During this period of uncertainty, we recommend framing US policy towards Myanmar on the basis of changes taking place in the country, using both engagement and sanctions to encourage reform.
The Obama administration's decision to maintain trade and investment sanctions on Myanmar in the absence of meaningful change, particularly with regard to the government's intolerance of political opposition, is correct.
Yet, there are other measures that should be pursued now. The US should engage not only with Myanmar's leaders but also with a wide range of groups inside the country to encourage the dialogue necessary to bring about national reconciliation of the military, democracy groups, and non-Myanmar nationalities.
The removal by the US of some non-economic sanctions designed to restrict official bilateral interaction is welcome, and an even greater relaxation in communications, through both official and unofficial channels, should be implemented.
Expanding such channels, especially during a period of potential political change, will strengthen US leverage.
To reach the Myanmar people directly, the US should continue to develop and scale up assistance programmes, while preserving cross-border assistance. Assistance to non-governmental organisations should be expanded, and US assistance should also be targeted at small farmers and small- and medium-sized businesses.

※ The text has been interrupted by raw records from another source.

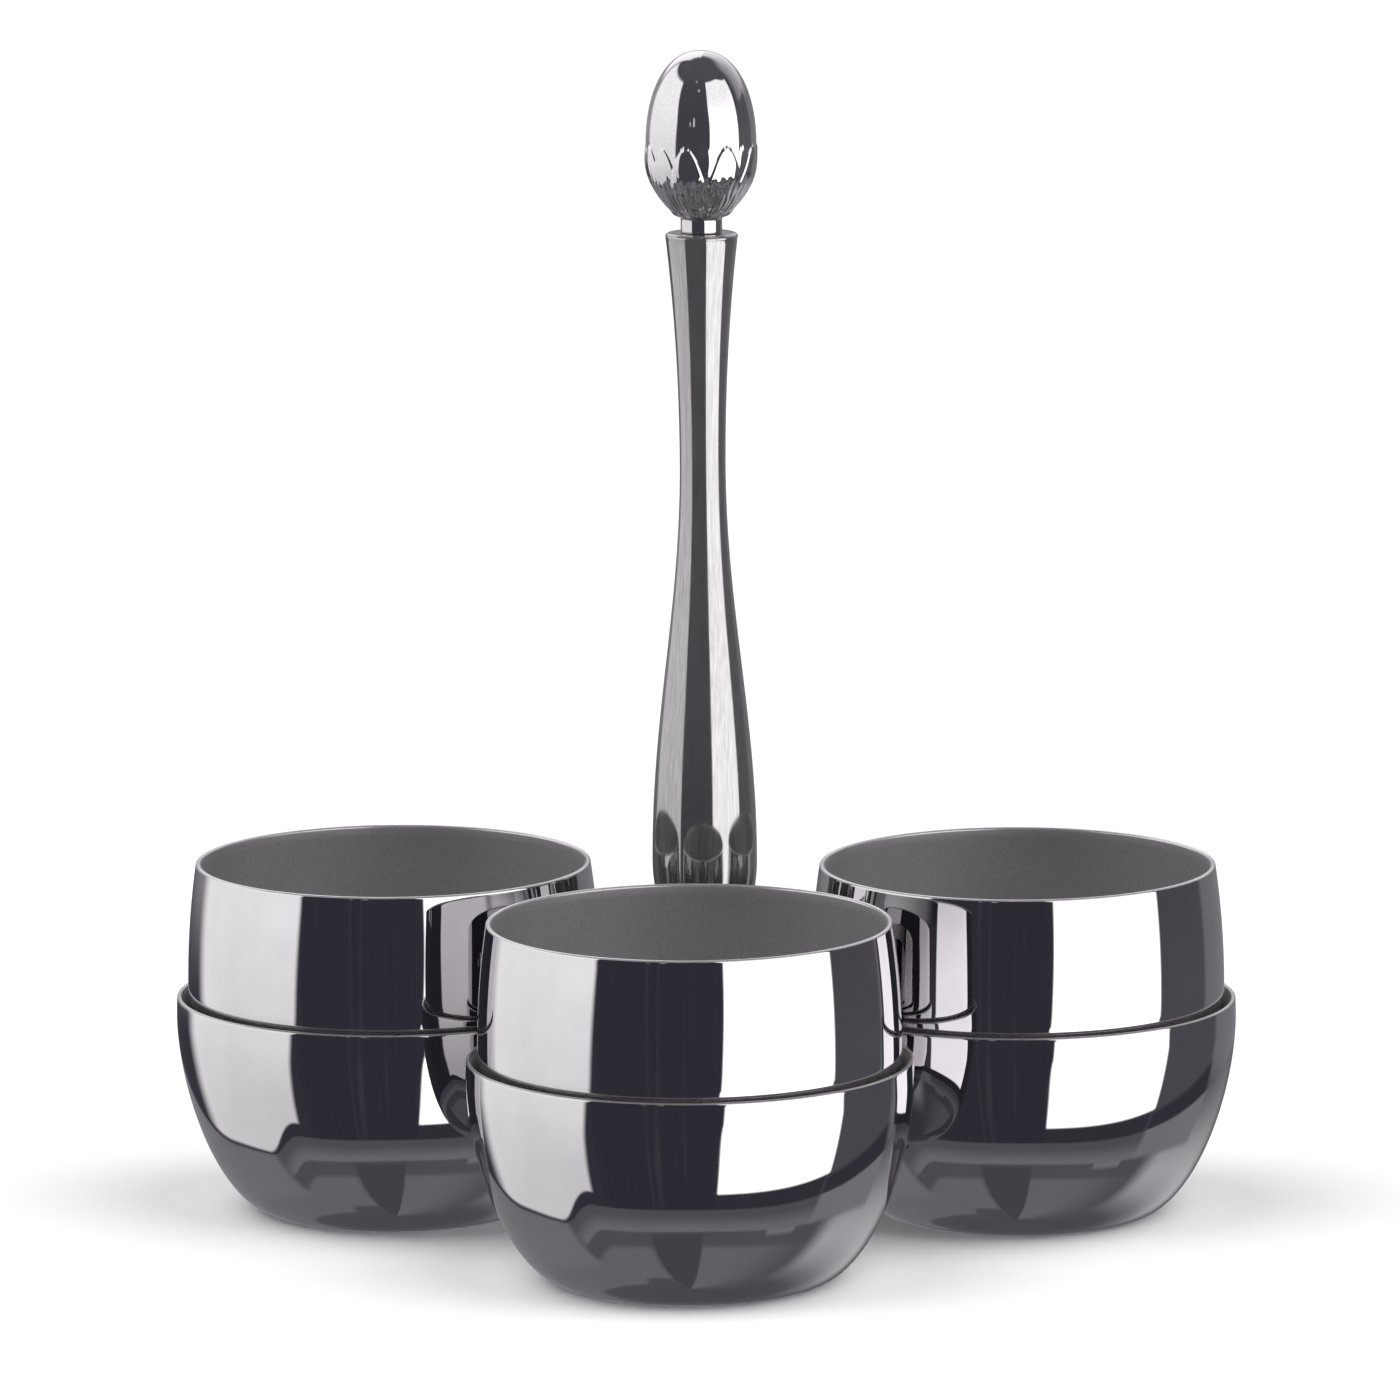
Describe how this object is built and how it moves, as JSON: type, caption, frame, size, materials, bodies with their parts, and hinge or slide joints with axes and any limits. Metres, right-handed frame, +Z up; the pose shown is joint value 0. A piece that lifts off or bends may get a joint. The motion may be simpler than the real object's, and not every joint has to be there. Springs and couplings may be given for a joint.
{
  "type": "three-cup condiment server",
  "caption": "Carrying stand of round holders around a turned post with a bud finial; round cups lift out of the holders to serve nibbles or condiments.",
  "frame": {"origin": "at table height, under the middle of the whole server's box", "axes": "+Z up along the post, -Y towards the front cup, +X towards the right cup"},
  "size_m": [0.2678, 0.189, 0.294],
  "materials": {
    "holder_steel": "mirror polished",
    "cup_steel": "mirror polished outside, satin inside",
    "post_steel": "polished, fine turning marks",
    "finial_steel": "mirror polished casting",
    "hub_steel": "turned and polished",
    "fastener_steel": "plain stainless"
  },
  "bodies": {
    "stand": {"holder_front": "holder_steel", "holder_left": "holder_steel", "holder_right": "holder_steel", "post": "post_steel", "finial": "finial_steel", "finial_stud": "fastener_steel", "hub": "hub_steel", "spacer_front": "hub_steel", "spacer_left": "hub_steel", "spacer_right": "hub_steel", "post_bolt": "fastener_steel", "post_washer": "fastener_steel", "holder_screws": "fastener_steel", "saddle_washers": "fastener_steel"},
    "cup_front": {"cup_front": "cup_steel"},
    "cup_left": {"cup_left": "cup_steel"},
    "cup_right": {"cup_right": "cup_steel"}
  },
  "joints": [
    {"name": "cup_front_lift", "type": "slide", "parent": "stand", "child": "cup_front", "axis": [0, 0, 1], "range_m": [0, 0.12]},
    {"name": "cup_left_lift", "type": "slide", "parent": "stand", "child": "cup_left", "axis": [0, 0, 1], "range_m": [0, 0.12]},
    {"name": "cup_right_lift", "type": "slide", "parent": "stand", "child": "cup_right", "axis": [0, 0, 1], "range_m": [0, 0.12]}
  ]
}
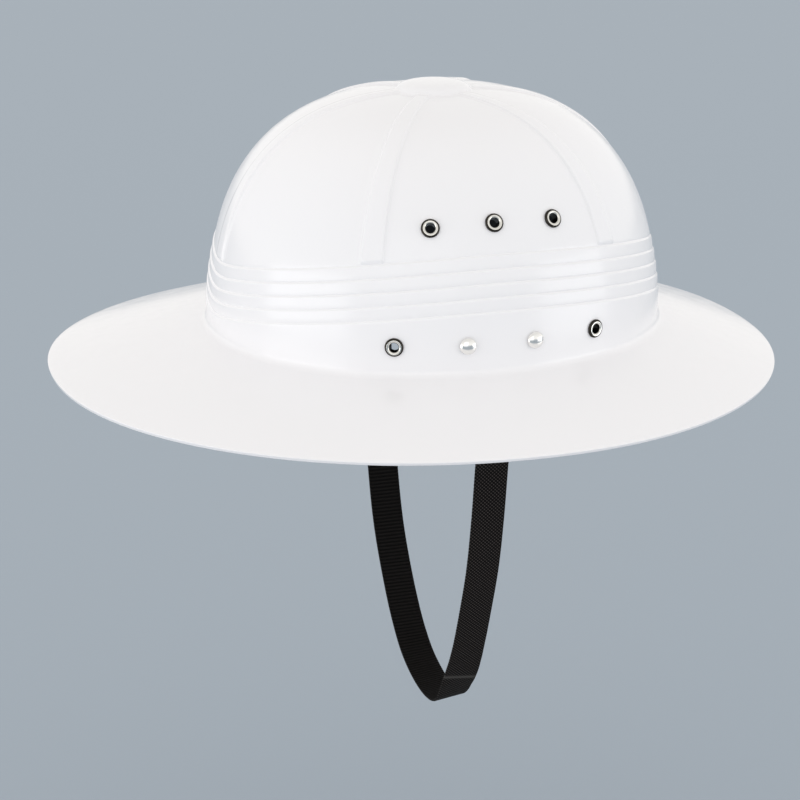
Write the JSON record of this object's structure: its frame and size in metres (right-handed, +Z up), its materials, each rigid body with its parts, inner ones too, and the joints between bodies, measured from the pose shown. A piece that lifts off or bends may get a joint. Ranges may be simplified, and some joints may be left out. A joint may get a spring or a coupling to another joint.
{
  "type": "sun hat",
  "caption": "Hard white sun hat with a tall ribbed crown, moulded pleats, vent eyelets, a wide sloping brim and a black webbing chin strap.",
  "frame": {"origin": "middle of the crown's mouth, in the plane where crown and brim meet, where a head holds the hat", "axes": "+Z up through the crown, -Y towards the front of the hat, +X towards the wearer's left side"},
  "size_m": [0.314, 0.3438, 0.3047],
  "materials": {
    "white_plastic": "smooth moulded gloss white",
    "nickel": "bright nickel plating",
    "bar_plastic": "plain off-white plastic",
    "webbing": "black woven synthetic webbing"
  },
  "bodies": {
    "root": {"shell": "white_plastic", "eyelet_left_upper_1": "nickel", "eyelet_left_upper_2": "nickel", "eyelet_left_upper_3": "nickel", "eyelet_left_lower_1": "nickel", "eyelet_left_lower_2": "nickel", "eyelet_right_upper_1": "nickel", "eyelet_right_upper_2": "nickel", "eyelet_right_upper_3": "nickel", "eyelet_right_lower_1": "nickel", "eyelet_right_lower_2": "nickel", "rivet_left_1": "nickel", "rivet_left_2": "nickel", "rivet_right_1": "nickel", "rivet_right_2": "nickel", "strap_anchor_left": "bar_plastic", "strap_anchor_right": "bar_plastic", "chin_strap": "webbing"}
  },
  "joints": []
}
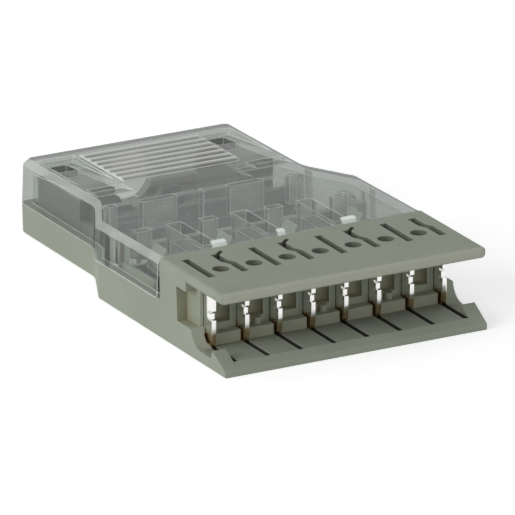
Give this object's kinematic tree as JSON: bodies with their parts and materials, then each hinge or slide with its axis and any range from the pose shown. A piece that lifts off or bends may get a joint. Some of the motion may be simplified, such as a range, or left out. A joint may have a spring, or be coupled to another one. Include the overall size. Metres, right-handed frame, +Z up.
{
  "type": "punch-down patch plug",
  "caption": "Flat patch plug for a punch-down wiring block: open mouth with a row of bladed contacts, clear lift-off cover over the wire end.",
  "frame": {"origin": "centre of the plug's footprint, on its underside", "axes": "+X along the contact row from contact 1 to contact 8, +Y from the mouth to the cable entry, +Z up through the plate"},
  "size_m": [0.0312, 0.05, 0.0087],
  "materials": {
    "moulding": "satin",
    "clear": "clear",
    "contact_metal": "plated"
  },
  "bodies": {
    "plug": {"housing": "moulding", "contact_1": "contact_metal", "contact_2": "contact_metal", "contact_3": "contact_metal", "contact_4": "contact_metal", "contact_5": "contact_metal", "contact_6": "contact_metal", "contact_7": "contact_metal", "contact_8": "contact_metal"},
    "cover_body": {"cover": "clear"}
  },
  "joints": [
    {"name": "cover_lift", "type": "slide", "parent": "plug", "child": "cover_body", "axis": [0, 0, 1], "range_m": [0, 0.008]}
  ]
}
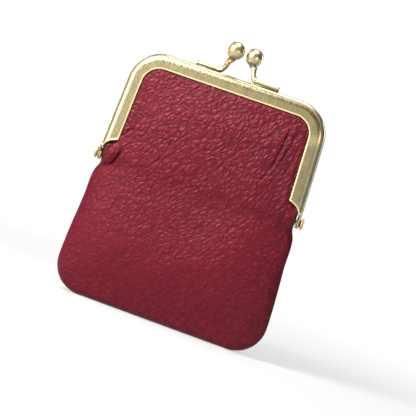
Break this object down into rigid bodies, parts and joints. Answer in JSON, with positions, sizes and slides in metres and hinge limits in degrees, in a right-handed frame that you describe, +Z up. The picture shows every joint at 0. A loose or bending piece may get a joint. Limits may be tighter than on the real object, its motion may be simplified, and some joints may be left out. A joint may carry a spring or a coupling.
{
  "type": "coin purse",
  "caption": "Soft leather pouch held in a hinged, arched metal frame that shuts with two crossing clasp balls.",
  "frame": {"origin": "middle of the pouch's flat base, where the purse stands", "axes": "+Z up from the base to the clasp, -Y out of the front face, +X along the frame's hinge axis"},
  "size_m": [0.0894, 0.0156, 0.1164],
  "materials": {
    "frame_metal": "antique brass, brushed, with dark patina in the recesses",
    "clasp_metal": "antique brass, satin, polished by wear",
    "rivet_metal": "antique brass, satin",
    "leather": "burgundy pebbled leather, semi-matt",
    "lining": "dark woven cloth",
    "paper_cord": "twisted kraft paper",
    "thread": "twisted sewing thread"
  },
  "bodies": {
    "pouch": {"front_leather_lower": "leather", "back_leather_lower": "leather", "front_lining_lower": "lining", "back_lining_lower": "lining", "front_leather_fold": "leather", "back_leather_fold": "leather", "leather_seam_thread": "thread", "lining_seam_thread": "thread", "left_hinge_rivet": "rivet_metal", "right_hinge_rivet": "rivet_metal"},
    "front_half": {"front_frame": "frame_metal", "front_clasp_arm": "clasp_metal", "front_clasp_ball": "clasp_metal", "front_leather_upper": "leather", "front_lining_upper": "lining", "front_paper_cord": "paper_cord"},
    "back_half": {"back_frame": "frame_metal", "back_clasp_arm": "clasp_metal", "back_clasp_ball": "clasp_metal", "back_leather_upper": "leather", "back_lining_upper": "lining", "back_paper_cord": "paper_cord"}
  },
  "joints": [
    {"name": "front_frame_hinge", "type": "hinge", "parent": "pouch", "child": "front_half", "pos_m": [0, 0, 0.0565], "axis": [1, 0, 0], "range_deg": [0, 45], "deforming": ["front_leather_fold"]},
    {"name": "back_frame_hinge", "type": "hinge", "parent": "pouch", "child": "back_half", "pos_m": [0, 0, 0.0565], "axis": [1, 0, 0], "range_deg": [-45, 0], "deforming": ["back_leather_fold"]}
  ],
  "couplings": [
    {"joint": "back_frame_hinge", "follows": "front_frame_hinge", "ratio": -1}
  ]
}
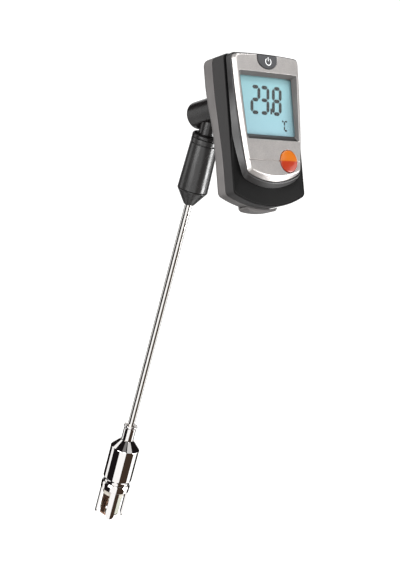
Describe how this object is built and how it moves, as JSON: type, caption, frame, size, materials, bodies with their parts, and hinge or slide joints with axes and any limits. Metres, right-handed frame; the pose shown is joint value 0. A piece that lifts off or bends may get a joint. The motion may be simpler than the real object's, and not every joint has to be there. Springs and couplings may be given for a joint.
{
  "type": "surface-contact thermometer",
  "caption": "Hand-held contact thermometer: tilted display case on a two-axis swivel, slim steel probe, pronged head with a sprung sensor band.",
  "frame": {"origin": "middle of the hand grip on the probe axis", "axes": "+Z along the probe towards the swivel, the display faces -Y tilted 30 degrees up, +X to the right of someone facing the display"},
  "size_m": [0.0466, 0.075, 0.2766],
  "materials": {
    "rear_case_plastic": "fine moulded texture",
    "front_case_plastic": "fine moulded texture",
    "face_housing_plastic": "fine moulded texture",
    "silver_paint": "fine-grained silver paint on plastic",
    "swivel_plastic": "satin gloss",
    "grip_plastic": "satin",
    "button_rubber": "matte with a printed white power sign",
    "badge_lacquer": "domed clear lacquer over two orange tones",
    "window_plastic": "clear moulded window",
    "display_glass": "reflective liquid crystal glass with dark segments",
    "probe_steel": "drawn and polished",
    "head_chrome": "mirror plated",
    "fastener_steel": "zinc plated",
    "spring_steel": "drawn wire",
    "bearing_brass": "turned",
    "band_bronze": "rolled strip",
    "band_nickel": "rolled strip",
    "probe_ceramic": "fired, unglazed",
    "board_laminate": "green solder mask",
    "chip_epoxy": "moulded",
    "strip_rubber": "layered conductive rubber",
    "reflector_white": "white sheet",
    "contact_nickel": "nickel-plated strip",
    "cell_wrap": "printed sleeve without lettering"
  },
  "bodies": {
    "probe": {"swivel_cap": "swivel_plastic", "grip_collar": "grip_plastic", "grip_sleeve": "grip_plastic", "pivot_bush": "bearing_brass", "friction_washer": "spring_steel", "nose_cone": "grip_plastic", "shaft_tube": "probe_steel", "shaft_ferrule": "bearing_brass", "thermocouple_lead": "band_nickel", "head_neck": "head_chrome", "head_body": "head_chrome", "sensor_crown": "head_chrome", "sensor_guide": "probe_ceramic", "sensor_spring": "spring_steel"},
    "elbow": {"swivel_elbow": "swivel_plastic", "pivot_clip": "spring_steel", "display_swivel_clip": "spring_steel"},
    "display_unit": {"rear_shell": "rear_case_plastic", "front_shell": "front_case_plastic", "case_screw_1": "fastener_steel", "case_screw_2": "fastener_steel", "case_screw_3": "fastener_steel", "case_screw_4": "fastener_steel", "face_housing": "face_housing_plastic", "faceplate": "silver_paint", "accent_badge": "badge_lacquer", "display_window": "window_plastic", "display_panel": "display_glass", "display_reflector": "reflector_white", "contact_strip_upper": "strip_rubber", "contact_strip_lower": "strip_rubber", "circuit_board": "board_laminate", "measuring_chip": "chip_epoxy", "power_switch": "contact_nickel", "battery_cell_1": "cell_wrap", "battery_cell_2": "cell_wrap", "battery_cell_3": "cell_wrap", "contact_plate_1": "contact_nickel", "contact_plate_2": "contact_nickel", "contact_plate_3": "contact_nickel", "contact_spring_1": "spring_steel", "contact_spring_2": "spring_steel", "contact_spring_3": "spring_steel"},
    "power_key": {"power_button": "button_rubber"},
    "cover": {"battery_cover": "rear_case_plastic"},
    "sensor": {"band_carrier": "probe_ceramic", "stem_nut": "bearing_brass", "sensor_band_outer": "band_bronze", "sensor_band_inner": "band_nickel"}
  },
  "joints": [
    {"name": "elbow_swivel", "type": "hinge", "parent": "probe", "child": "elbow", "pos_m": [0, 0, 0.03], "axis": [0, 0, 1], "range_deg": [-170, 170]},
    {"name": "display_swivel", "type": "hinge", "parent": "elbow", "child": "display_unit", "pos_m": [0, 0, 0.03], "axis": [0, 0.866, -0.5], "range_deg": [-90, 90]},
    {"name": "power_button_press", "type": "slide", "parent": "display_unit", "child": "power_key", "axis": [0, 0.866, -0.5], "range_m": [0, 0.0005], "stiffness_N_per_m": 1500, "springref_m": -0.0005},
    {"name": "battery_cover_slide", "type": "slide", "parent": "display_unit", "child": "cover", "axis": [0, -0.5, -0.866], "range_m": [0, 0.036]},
    {"name": "sensor_press", "type": "slide", "parent": "probe", "child": "sensor", "axis": [0, 0, 1], "range_m": [0, 0.001], "stiffness_N_per_m": 800, "springref_m": -0.0015, "deforming": ["sensor_spring"]}
  ]
}
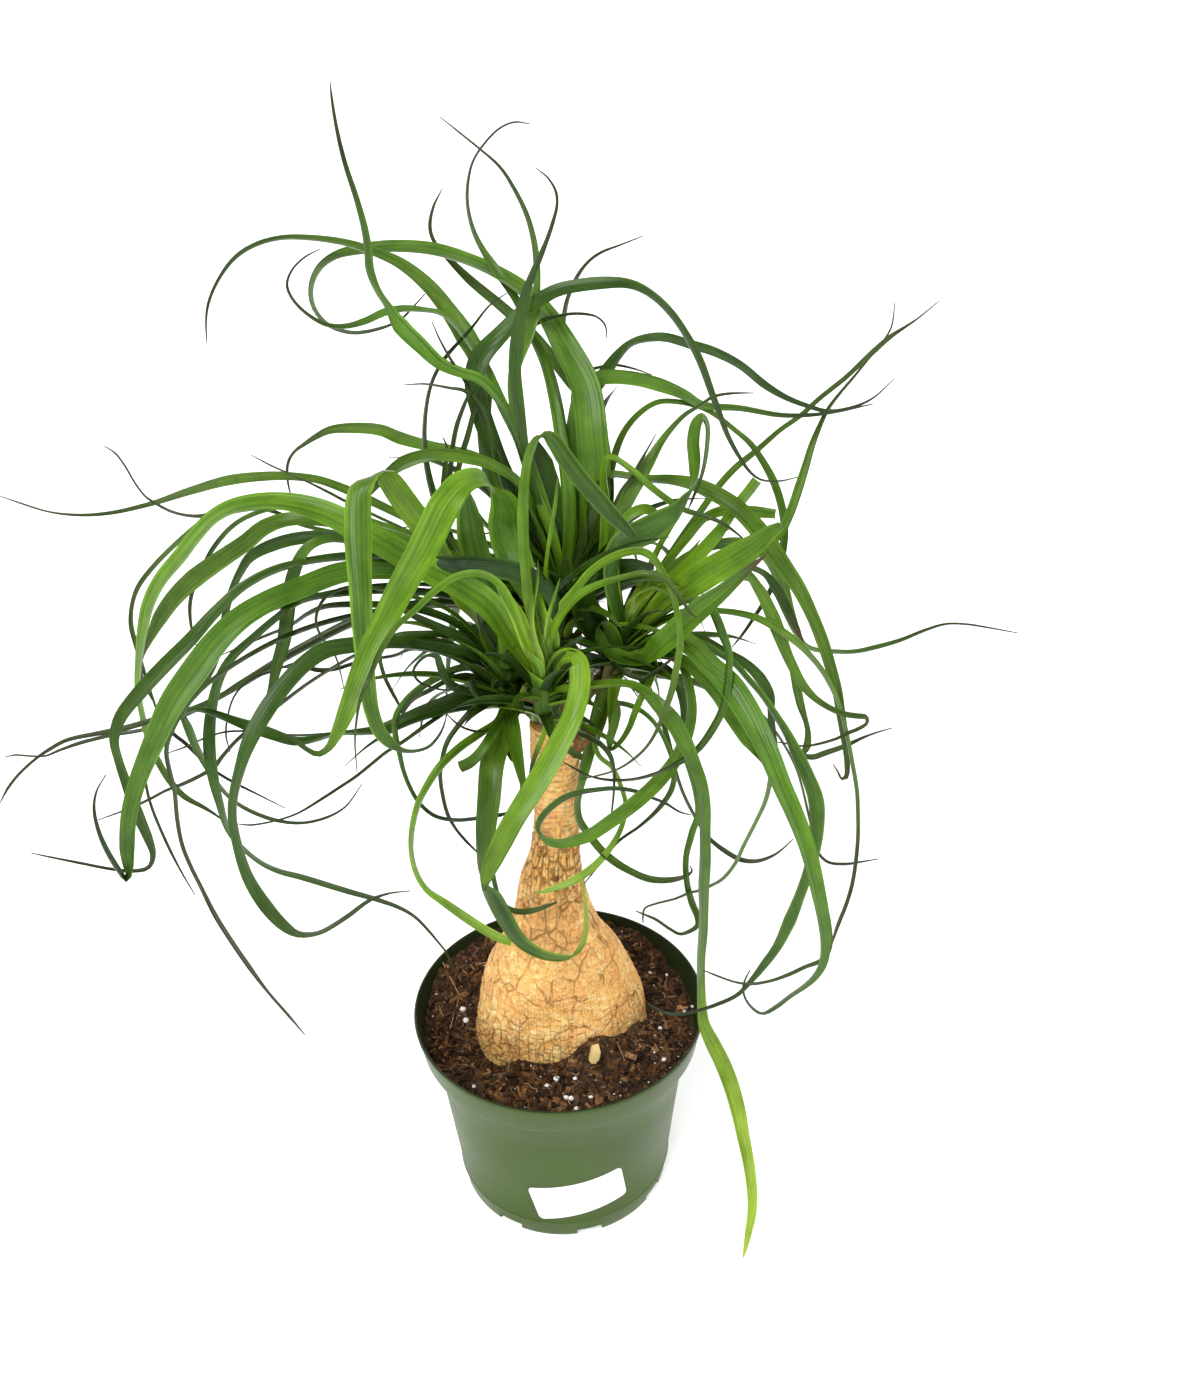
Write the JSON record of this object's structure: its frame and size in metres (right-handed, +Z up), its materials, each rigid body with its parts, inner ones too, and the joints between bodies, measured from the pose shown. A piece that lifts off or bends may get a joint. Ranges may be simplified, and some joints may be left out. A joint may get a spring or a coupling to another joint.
{
  "type": "potted ponytail palm",
  "caption": "Ponytail palm with a swollen tan trunk and long arching strap leaves in leafy shoots, standing in soil in a round green nursery pot with a flared rim band.",
  "frame": {"origin": "centre of the flat underside of the pot", "axes": "+Z up along the trunk; -Y is the side with the sticker; +X is to the right when the sticker faces the viewer"},
  "size_m": [0.5784, 0.3404, 0.6038],
  "materials": {
    "pot_plastic": "satin",
    "soil_mix": "matte",
    "bark": "matte",
    "label_paper": "matte",
    "leaf": "satin"
  },
  "bodies": {
    "root": {"pot": "pot_plastic", "soil": "soil_mix", "trunk": "bark", "label": "label_paper", "leaves_front": "leaf", "leaves_left": "leaf", "leaves_right": "leaf", "leaves_back": "leaf"}
  },
  "joints": []
}
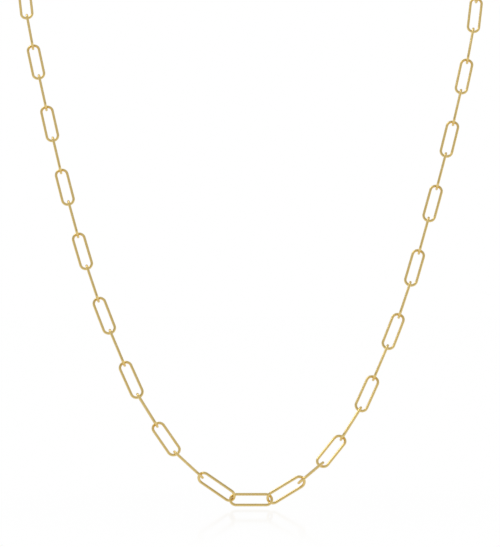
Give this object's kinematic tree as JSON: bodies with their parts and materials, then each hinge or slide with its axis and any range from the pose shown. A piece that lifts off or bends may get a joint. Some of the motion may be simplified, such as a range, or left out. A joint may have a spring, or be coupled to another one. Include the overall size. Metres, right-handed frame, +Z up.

Educational exchanges under the Fulbright and Humphrey Scholar programmes and cultural outreach activities should be increased. These programmes produce powerful agents for community development in Myanmar, and can significantly improve the prospects for better governance.
US policy should shift to a more robust phase if Myanmar's leaders begin to relax political restrictions, institute economic reforms, and advance human rights. If there is no movement on these fronts, there will likely be pressure in the US for tightening sanctions.
If there is no recourse but to pursue stronger sanctions, the US should coordinate with others, including the European Union and Asean, to impose targeted financial and banking measures to ensure that military leaders and their associates cannot evade the impact of what otherwise would be less-effective unilateral sanctions.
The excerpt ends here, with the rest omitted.